8 Clause 5 of the Framework Agreement, entitled ‘Measures to prevent abuse’, provides:
‘(1) To prevent abuse arising from the use of successive fixed-term employment contracts or relationships, Member States, after consultation with social partners in accordance with national law, collective agreements or practice, and/or the social partners, shall, where there are no equivalent legal measures to prevent abuse, introduce in a manner which takes account of the needs of specific sectors and/or categories of workers, one or more of the following measures:
(a) objective reasons justifying the renewal of such contracts or relationships;
(b) the maximum total duration of successive fixed-term employment contracts or relationships;
(c) the number of renewals of such contracts or relationships.
9 Recitals 5 to 7 in the preamble to Directive 2008/104/EC of the European Parliament and of the Council of 19 November 2008 on temporary agency work (OJ 2008 L 327, p. 9), are worded as follows:
‘(5) In the introduction to the framework agreement on fixed-term work …, the signatories indicated their intention to consider the need for a similar agreement on temporary agency work and decided not to include temporary agency workers in the Directive on fixed-term work.
(7) On 21 May 2001, the social partners acknowledged that their negotiations on temporary agency work had not produced any agreement.’

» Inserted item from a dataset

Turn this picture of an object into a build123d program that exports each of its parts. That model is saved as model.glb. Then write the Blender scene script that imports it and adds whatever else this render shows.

Legislative Decree No 368/01
10 Article 1 of Legislative Decree No 368 of 6 September 2001 implementing Directive 1999/70/EC concerning the framework agreement on fixed-term work concluded by ETUC, UNICE and CEEP (decreto legislativo n. 368, attuazione della direttiva 1999/70/CE relativa all’accordo quadro sul lavoro a tempo determinato concluso dall’UNICE, dal CEEP e dal CES) of 6 September 2001 (GURI No 235 of 9 October 2001, p. 4) (‘Legislative Decree No 368/01’), provides:
‘1. A worker’s employment contract may specify an end-date for technical reasons, or for reasons relating to production, organisational or worker replacement requirements.
2. The indication of an end-date of a contract shall be of no effect if it does not result from a written document specifying one of the reasons referred to in paragraph 1.
3. A copy of the written document must be given by the employer to the employee within five working days after that employee begins work.
4. It is not, however, necessary to draw up a written document when purely occasional work does not exceed 12 days in duration.’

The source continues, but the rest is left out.